Sind Sie mit der heutigen Geschworenengerichtsbarkeit zufrieden?

Reindl-Krauskopf: Nein, überhaupt nicht. Ihre große Symbolwirkung rechtfertigt es nicht, über ihre Schwächen hinwegzusehen. Dazu gehört: Bei einer immer komplizierter werdenden Rechtslage muss der echte Laie irgendwann überfordert sein. Ein zweiter Punkt ist, dass ein Laie nicht so robust gegenüber Beeinflussungen ist, sei es durch aggressive Verfahrensbeteiligte oder durch Medien. Da wir unsere Geschworenen nicht von der ersten bis zur letzten Schlagzeile abschirmen und nicht jeden medialen Kontakt vollständig verhindern können, wächst die Gefahr, dass man sich diesem Einfluss als Laie nicht entziehen kann. Der Berufsrichter ist zwar sicher auch nicht komplett immun, aber er ist auf eine gewisse, auch emotionale, Distanz gegenüber medialer Berichterstattung geschult. Dann gibt es noch das Problem der Auswahl der Laien; sie sollten ein repräsentativer Querschnitt der Bevölkerung sein, aber das sind sie nicht. Das ließe sich durch eine kleine Reform beheben, ebenso wie man erreichen könnte, dass die Rechtsbelehrung der Geschworenen zumindest parteiöffentlich ausfällt.

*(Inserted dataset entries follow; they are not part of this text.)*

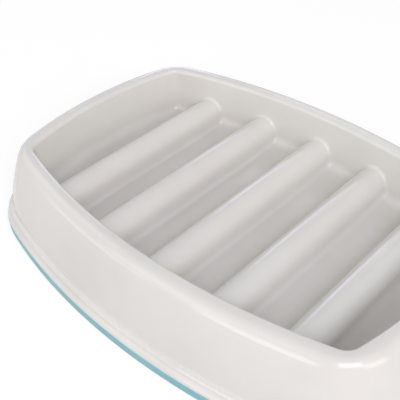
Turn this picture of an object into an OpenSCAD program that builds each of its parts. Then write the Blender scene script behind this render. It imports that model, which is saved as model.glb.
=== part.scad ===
// Slow feeder bowl: a moulded tray with cross ridges on a soft non-slip ring.
// X runs along the bowl, Y along the ridges, Z up from the table.

/* [Outline] */
// Length over the rim
rim_l = 218; // [196:1:260]
// Width over the rim
rim_w = 148; // [130:1:190]
// Bow radius of the two ends
end_bow_r = 190; // [140:1:400]
// Bow radius of the two long sides
side_bow_r = 320; // [260:1:600]
// Corner radius at the outside of the rim
corner_r = 23.5; // [18:0.5:30]
// Corner radius at the inner edge of the rim
corner_in_r = 6.5; // [4:0.5:12]
// Corner radius of the foot
foot_corner_r = 42; // [34:1:48]

/* [Rim and skirt] */
// Height of the rim above the table
bowl_h = 39.5; // [36:0.5:52]
// Wall thickness of the moulding
wall = 2.4; // [1.8:0.1:3]
// Outer rounding of the rim
rim_out_r = 6; // [5:0.5:8]
// Width of the flat crown of the rim
rim_crown_w = 1.8; // [1.5:0.1:3]
// Inner rounding of the rim
rim_in_r = 2.2; // [1.8:0.1:3]
// Rounding under the rim, beside the basin wall
rim_under_r = 1; // [0.4:0.1:1.5]
// Lean of the skirt from upright, in degrees
skirt_lean = 18.5; // [12:0.5:22]

/* [Basin] */
// Height of the basin floor above the table
floor_z = 13.5; // [11:0.5:16]
// Rounding between the floor and the basin wall
floor_r = 5; // [3:0.5:7]
// Draft of the basin wall and the ridge sides, in degrees
draft = 3; // [1:0.5:6]

/* [Ridges] */
// Number of ridges
ridge_n = 5; // [4:1:5]
// Distance from ridge to ridge
ridge_pitch = 35; // [30:0.5:36]
// Height of the ridges above the floor
ridge_h = 12.6; // [11:0.1:16]
// Radius of the rounded ridge top
ridge_r = 7.9; // [6:0.1:8.5]
// Rounding at the foot of a ridge
ridge_foot_r = 2.5; // [1:0.5:4]

/* [Foot] */
// Height of the band between the groove and the step
band_h = 2.2; // [1:0.1:3]
// How far the band stands out from the skirt
band_proud = 0.4; // [0.2:0.1:0.8]
// Height and depth of the groove over the bead
groove_w = 0.6; // [0.4:0.1:0.9]
// Radius of the bead over the ring
bead_r = 2.6; // [2:0.1:2.9]
// How far the bead stands out from the skirt line
bead_proud = 1.1; // [0.6:0.1:1.6]

/* [Non-slip ring] */
// Height of the ring
ring_h = 4.8; // [4:0.1:5.5]
// Thickness of the ring under the slot
ring_base = 1.6; // [1:0.1:2.2]
// Thickness of the ring's inner lip
ring_lip = 1.6; // [1:0.1:2.4]
// Thickness of the tongue that the ring grips
tongue_t = 1.6; // [1.2:0.1:2]
// Clearance on each side of the tongue
ring_fit = 0.1; // [0.05:0.01:0.2]

/* [Hidden] */

// Least corner radius of the basin floor
corner_min = 1;
// Whole width of the rim
rim_t = rim_out_r + rim_crown_w + rim_in_r;
// Overrun of cuts past the faces they pass through
cut = 1;
// Segments in a quarter of the outline: end, corner and long side
end_steps = 5;
corner_steps = 7;
side_steps = 8;
// Segments in a rounding of the wall
round_steps = 6;
// Angle at which the bead runs into the groove
bead_top_a = 65;

// Points of an arc about c from angle a0 to a1
function arc(c, r, a0, a1, n) =
    [for (i = [0 : n]) c + r * [cos(a0 + (a1 - a0) * i / n), sin(a0 + (a1 - a0) * i / n)]];
// All points of a list but the first
function rest(list) = [for (i = [1 : len(list) - 1]) list[i]];
function backwards(list) = [for (i = [len(list) - 1 : -1 : 0]) list[i]];
function flip_x(list) = [for (p = list) [-p.x, p.y]];
function flip_y(list) = [for (p = list) [p.x, -p.y]];

// Centre of the corner arc of radius r, inside the end bow and the side bow
function corner_centre(end_c, end_r, side_c, side_r, r) =
    let (gap = side_c - end_c,
         span = norm(gap),
         reach = (span * span + pow(end_r - r, 2) - pow(side_r - r, 2)) / (2 * span),
         rise = sqrt(pow(end_r - r, 2) - reach * reach),
         along = gap / span)
    end_c + reach * along + rise * [-along.y, along.x];

// First quarter of the outline at d with corner radius r, from the end to the long side
function quarter(d, r) =
    let (end_r = end_bow_r + d,
         side_r = side_bow_r + d,
         end_c = [rim_l / 2 - end_bow_r, 0],
         side_c = [0, rim_w / 2 - side_bow_r],
         c = corner_centre(end_c, end_r, side_c, side_r, r),
         end_a = atan2(c.y - end_c.y, c.x - end_c.x),
         side_a = atan2(c.y - side_c.y, c.x - side_c.x))
    concat(arc(end_c, end_r, 0, end_a, end_steps),
           rest(arc(c, r, end_a, side_a, corner_steps)),
           rest(arc(side_c, side_r, side_a, 90, side_steps)));

// Whole outline at distance d outside the rim edge, anticlockwise from above
function plan(d, r) =
    let (q1 = quarter(d, r),
         q2 = rest(backwards(flip_x(q1))),
         q3 = rest(flip_y(flip_x(q1))),
         q4 = rest(backwards(flip_y(q1))))
    concat(q1, q2, q3, [for (i = [0 : len(q4) - 2]) q4[i]]);

// Places across the wall are [d, z]: d out from the rim edge, z above the table
rim_out_c = [-rim_out_r, bowl_h - rim_out_r];
rim_in_c = [rim_in_r - rim_t, bowl_h - rim_in_r];
skirt_n = [cos(skirt_lean), sin(skirt_lean)];
skirt_top = rim_out_c + rim_out_r * skirt_n;
skirt_in_top = rim_out_c + (rim_out_r - wall) * skirt_n;
function skirt_d(z) = skirt_top.x + (skirt_top.y - z) * tan(skirt_lean);
function skirt_in_d(z) = skirt_in_top.x + (skirt_in_top.y - z) * tan(skirt_lean);

wall_n = [-cos(draft), sin(draft)];
wall_top = rim_in_c + rim_in_r * wall_n;
function wall_d(z) = wall_top.x - (wall_top.y - z) * tan(draft);
function wall_out_d(z) = wall_d(z) + wall / cos(draft);
under_r = min(rim_under_r, rim_crown_w + rim_in_r - wall);
under_z = bowl_h - wall - under_r;
under_c = [wall_out_d(under_z) + under_r / cos(draft), under_z];
fillet_z = floor_z + floor_r;
fillet_c = [wall_d(fillet_z) - floor_r / cos(draft), fillet_z];

ridge_top_z = floor_z + ridge_h;
ridge_c_z = ridge_top_z - ridge_r;

foot_out = skirt_d(ring_h) + bead_proud;
tongue_in = skirt_in_d(ring_h);
tongue_out = tongue_in + tongue_t;
bead_c = [foot_out - bead_r, ring_h];
bead_top_z = ring_h + bead_r * sin(bead_top_a);
groove_z = bead_top_z + groove_w / 2;
band_z = bead_top_z + groove_w;
step_z = band_z + band_h;

// Corner radius of the visible face at distance d: tight in the basin, wide at the foot
function corner_at(d) =
    d > 0 ? corner_r + (foot_corner_r - corner_r) * d / foot_out :
    d > -rim_t ? corner_r + (corner_r - corner_in_r) * d / rim_t :
    max(corner_in_r + rim_t + d, corner_min);

// Levels are [d, z, corner radius]. A level under the visible face keeps that face's corners.
function face(list) = [for (p = list) [p.x, p.y, corner_at(p.x)]];
function behind(list, over) =
    [for (i = [0 : len(list) - 1])
        [list[i].x, list[i].y, corner_at(over[i].x) + list[i].x - over[i].x]];

// Underside of the moulding, from the floor out to the tongue
function under_levels() = concat(
    behind(arc(fillet_c, floor_r + wall, -90, -draft, round_steps),
           arc(fillet_c, floor_r, -90, -draft, round_steps)),
    behind(arc(under_c, under_r, 180 - draft, 90, 2),
           arc(rim_in_c, rim_in_r, 180 - draft, 90, 2)),
    behind(arc(rim_out_c, rim_out_r - wall, 90, skirt_lean, round_steps),
           arc(rim_out_c, rim_out_r, 90, skirt_lean, round_steps)),
    behind([[tongue_in, ring_h], [tongue_in, ring_base]], [[foot_out, 0], [foot_out, 0]]));

// Outer face of the foot, from the tongue up to the step
function foot_levels() = concat(
    behind([[tongue_out, ring_base], [tongue_out, ring_h]], [[foot_out, 0], [foot_out, 0]]),
    face(arc(bead_c, bead_r, 0, bead_top_a, round_steps)),
    face([[skirt_d(groove_z) + band_proud - groove_w, groove_z],
     [skirt_d(band_z) + band_proud, band_z],
     [skirt_d(step_z) + band_proud, step_z],
     [skirt_d(step_z + band_proud), step_z + band_proud]]));

// Top face of the moulding, from the skirt over the rim and down to the floor
function top_levels() = face(concat(
    arc(rim_out_c, rim_out_r, skirt_lean, 90, round_steps),
    arc(rim_in_c, rim_in_r, 90, 180 - draft, round_steps),
    arc(fillet_c, floor_r, -draft, -90, round_steps)));

// Closed solid through a stack of outlines, capped by the first and the last
module loft(levels) {
    n = len(plan(0, corner_r));
    last = len(levels) - 1;
    points = [for (l = levels) for (p = plan(l[0], l[2])) [p.x, p.y, l[1]]];
    sides = [for (j = [0 : last - 1]) for (i = [0 : n - 1])
        let (a = j * n + i, b = j * n + (i + 1) % n)
        each [[a, a + n, b + n], [a, b + n, b]]];
    first_cap = [for (i = [0 : n - 1]) i];
    last_cap = [for (i = [n - 1 : -1 : 0]) last * n + i];
    polyhedron(points = points, faces = concat([first_cap], sides, [last_cap]));
}

// The basin's own space up to the ridge tops, grown by d into the wall and floor
module basin_block(d) {
    top_z = ridge_top_z + cut;
    loft(concat(behind(arc(fillet_c, floor_r + d, -90, -draft, round_steps),
                       arc(fillet_c, floor_r, -90, -draft, round_steps)),
                behind([[wall_d(top_z) + d / cos(draft), top_z]], [[wall_d(top_z), top_z]])));
}

// Half width of a ridge, inset from its skin, at height z
function ridge_half(z, inset) =
    (ridge_r - inset) / cos(draft) + (ridge_c_z - z) * tan(draft);

// Section of a ridge across its run, reaching down to height z
module ridge_section(z, inset) {
    half = ridge_half(z, inset);
    hull() {
        translate([0, ridge_c_z]) circle(r = ridge_r - inset, $fn = 40);
        translate([-half, z]) square([2 * half, wall / 2]);
    }
}

// Concave rounding that runs a ridge side into the floor
module ridge_foot_section() {
    foot = ridge_half(floor_z, 0);
    difference() {
        translate([0, floor_z - wall]) square([foot + ridge_foot_r, wall + ridge_foot_r]);
        translate([foot + ridge_foot_r, floor_z + ridge_foot_r]) circle(r = ridge_foot_r, $fn = 32);
    }
}

// Runs a section along Y, over the full width of the bowl
module along_ridge() {
    rotate([90, 0, 0]) linear_extrude(height = rim_w, center = true) children();
}

module at_ridges() {
    for (i = [0 : ridge_n - 1])
        translate([(i - (ridge_n - 1) / 2) * ridge_pitch, 0, 0]) children();
}

module ridges() {
    intersection() {
        at_ridges() along_ridge() {
            ridge_section(floor_z - wall, 0);
            ridge_foot_section();
            mirror([1, 0]) ridge_foot_section();
        }
        basin_block(wall / 2);
    }
}

// Hollow under the ridges, which keeps their skin as thick as the walls
module ridge_hollows() {
    intersection() {
        at_ridges() along_ridge() ridge_section(floor_z - wall - 2 * cut, wall);
        basin_block(wall + cut);
    }
}

module bowl() {
    color("gainsboro") difference() {
        union() {
            loft(concat(under_levels(), foot_levels(), top_levels()));
            ridges();
        }
        ridge_hollows();
    }
}

// Outline of a face of the ring at distance d, parallel to its outer side
module ring_plan(d) {
    polygon(plan(d, foot_corner_r + d - foot_out));
}

module non_slip_ring() {
    color("cadetblue") difference() {
        linear_extrude(height = ring_h) ring_plan(foot_out);
        translate([0, 0, -cut]) linear_extrude(height = ring_h + 2 * cut)
            ring_plan(tongue_in - ring_fit - ring_lip);
        translate([0, 0, ring_base]) linear_extrude(height = ring_h) difference() {
            ring_plan(tongue_out + ring_fit);
            ring_plan(tongue_in - ring_fit);
        }
    }
}

bowl();
non_slip_ring();
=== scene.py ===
"""Slow feeder bowl: a moulded tray with cross ridges on a soft non-slip ring."""

import logging
import math
from dataclasses import dataclass, field
from enum import Enum
from typing import Any

import bmesh
import bpy
import numpy as np
from mathutils import Matrix, Vector


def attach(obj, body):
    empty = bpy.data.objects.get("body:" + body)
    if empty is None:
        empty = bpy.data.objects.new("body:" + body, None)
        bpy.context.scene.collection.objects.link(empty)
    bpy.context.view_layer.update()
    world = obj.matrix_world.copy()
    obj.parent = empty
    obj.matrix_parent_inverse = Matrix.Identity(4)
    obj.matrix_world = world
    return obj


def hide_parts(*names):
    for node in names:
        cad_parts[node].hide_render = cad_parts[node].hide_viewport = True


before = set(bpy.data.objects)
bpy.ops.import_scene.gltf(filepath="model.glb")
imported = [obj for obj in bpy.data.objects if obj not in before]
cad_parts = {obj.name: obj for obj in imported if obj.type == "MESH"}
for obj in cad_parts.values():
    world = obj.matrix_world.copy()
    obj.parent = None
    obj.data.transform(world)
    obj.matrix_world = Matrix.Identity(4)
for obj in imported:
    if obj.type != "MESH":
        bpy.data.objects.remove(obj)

LOG = logging.getLogger("slow_feeder_bowl")
MM = 0.001
# Points closer than this many millimetres are joined
WELD_MM = 0.003
# The most of a side that the round at one of its ends may take
ROUND_SHARE = 0.45
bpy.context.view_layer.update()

Number = float | np.ndarray
# Two coordinates: x and y, or distance out from the rim edge and height
Place = tuple[float, float]
# Distance out from the rim edge, height, and corner radius
Level = tuple[float, float, float]


class Part(Enum):
    """The three arcs that make a quarter of the outline."""

    END = 0
    CORNER = 1
    SIDE = 2


def arc(centre: Place, radius: float, start: float, stop: float, steps: int) -> list[Place]:
    """Points of an arc.

    Args:
        centre: Centre of the arc.
        radius: Its radius in millimetres.
        start: First angle in degrees.
        stop: Last angle in degrees.
        steps: Number of segments.

    Returns:
        The points, with both ends.
    """
    angles = [math.radians(start + (stop - start) * i / steps) for i in range(steps + 1)]
    return [
        (centre[0] + radius * math.cos(a), centre[1] + radius * math.sin(a)) for a in angles
    ]


def lerp(a: Number, b: Number, share: Number) -> Number:
    """Value between a and b."""
    return a + (b - a) * share


def rounded(corners: list[tuple[float, float, float]], steps: int = 3) -> list[Place]:
    """Rounds the inner corners of a line.

    Args:
        corners: Places along the line, each with the size of its round in millimetres.
        steps: Segments in each round.

    Returns:
        The line's points.
    """
    line = [corners[0][:2]]
    for before, (x, y, size), after in zip(corners, corners[1:], corners[2:]):
        here = Vector((x, y))
        back, on = Vector(before[:2]) - here, Vector(after[:2]) - here
        reach = min(size, back.length * ROUND_SHARE, on.length * ROUND_SHARE)
        start, stop = here + back.normalized() * reach, here + on.normalized() * reach
        for i in range(steps + 1):
            s = i / steps
            bend = start * (1 - s) ** 2 + here * (2 * s * (1 - s)) + stop * s**2
            line.append((bend.x, bend.y))
    return line + [corners[-1][:2]]


def between(a: Level, b: Level, steps: int) -> list[Level]:
    """Levels evenly spaced between two levels, without them."""
    return [
        tuple(lerp(p, q, i / steps) for p, q in zip(a, b)) for i in range(1, steps)
    ]


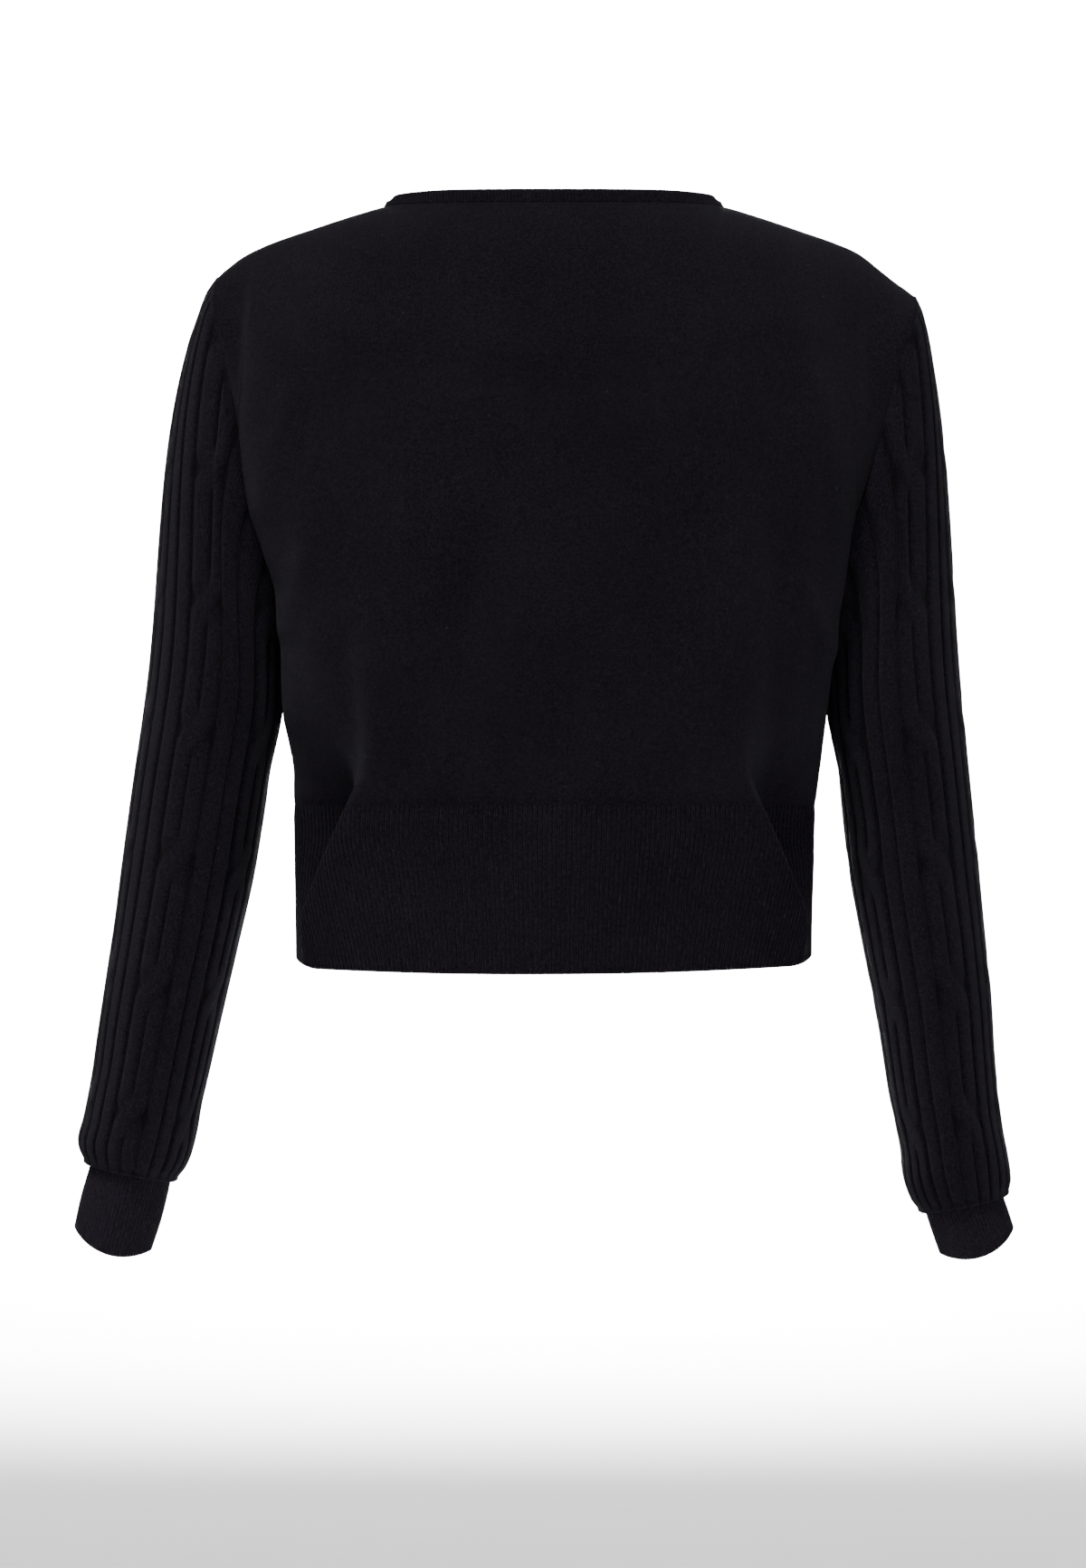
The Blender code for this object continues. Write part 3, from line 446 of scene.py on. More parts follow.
def big_fold_depth(x: Array, drop: float) -> Array:
    """How far the solids' own ridges push the back out at a drop.

    Args:
        x: Distances to the left of the middle.
        drop: Drop of the ring.
    Returns:
        Depth along +Y.
    """
    rise = np.zeros_like(x)
    for fold in BACK_FOLDS:
        w = (drop - fold.top_drop) / (fold.low_drop - fold.top_drop)
        reach = min(w + BIG_FOLD_FADE, 1 + BIG_FOLD_FADE - w) / BIG_FOLD_FADE
        middle = fold.top_x + (fold.low_x - fold.top_x) * w
        rise += fold.height * np.clip(reach, 0, 1) * bell(x - middle, fold.half_width)
    return rise


EDGE_ROWS = (0.1, 0.35, 0.75)
EDGE_SHARE = 0.92


def rounded_edge(
    grid: Array, normals: Array, cloth: float, last: bool
) -> tuple[Array, Array, Array]:
    """Extra rows beside a free edge, and how far each row is drawn in to round it.

    The section of the edge is a half circle as wide as the cloth: at a distance d from it, with
    the radius r, each side is drawn in by r minus the root of r^2 - (r - d)^2.

    Args:
        grid: Outer grid.
        normals: Its thickness directions.
        cloth: Thickness.
        last: Whether the edge is the last row, not the first.
    Returns:
        The new grid, its thickness directions, and the depth of each row.
    """
    if last:
        grid, normals = grid[::-1], normals[::-1]
    radius = cloth / 2
    cell = np.linalg.norm(grid[1] - grid[0], axis=-1).mean()
    places = np.array(EDGE_ROWS) * radius
    w = (places / cell)[:, None, None]
    between = grid[:1] * (1 - w) + grid[1:2] * w
    grid = np.concatenate([grid[:1], between, grid[1:]])
    normals = np.concatenate([normals[:1], normals[:1].repeat(len(places), 0), normals[1:]])
    inset = np.zeros((len(grid), 1))
    distance = np.concatenate([[0.0], places])
    depth = radius - np.sqrt(radius**2 - (radius - distance) ** 2)
    inset[: len(distance), 0] = depth * EDGE_SHARE
    if last:
        return grid[::-1], normals[::-1], inset[::-1]
    return grid, normals, inset


# ---------------------------------------------------------------- meshes

def linked(name: str, data: bpy.types.ID) -> bpy.types.Object:
    """Object of a mesh, light or camera, linked to the scene at the origin.

    Args:
        name: Name of the object.
        data: What it shows.
    Returns:
        The object.
    """
    obj = bpy.data.objects.new(name, data)
    bpy.context.scene.collection.objects.link(obj)
    return obj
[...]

Was ist das größte Problem?

Reindl-Krauskopf: Es geht um die schwersten Straftaten, aber es wird nicht ausführlich offengelegt, aus welchen Gründen der Schuld- oder Freispruch erfolgt. Das ist das wesentliche Manko. Es fragt sich, ob man sich das als Rechtsstaat leisten soll. Ich denke nicht: Die Entscheidung gründet sich nur auf die Fragebeantwortung durch die Geschworenen; damit ist die Nachvollziehbarkeit nicht mehr für alle Betroffenen gewährleistet. Ich sehe aber keine Möglichkeit, eine vollständige Urteilsbegründung mit der alleinigen Entscheidung durch die Geschworenen zu kombinieren. Man könnte die Geschworenengerichte wohl nur, wie auch schon Ministerin Bandion-Ortner gesagt hat, zu großen Schöffengerichten umgestalten, mit einer Beteiligung des Berufsrichters an der Entscheidung über die Schuld. Das würde aber eine Verfassungsänderung erfordern.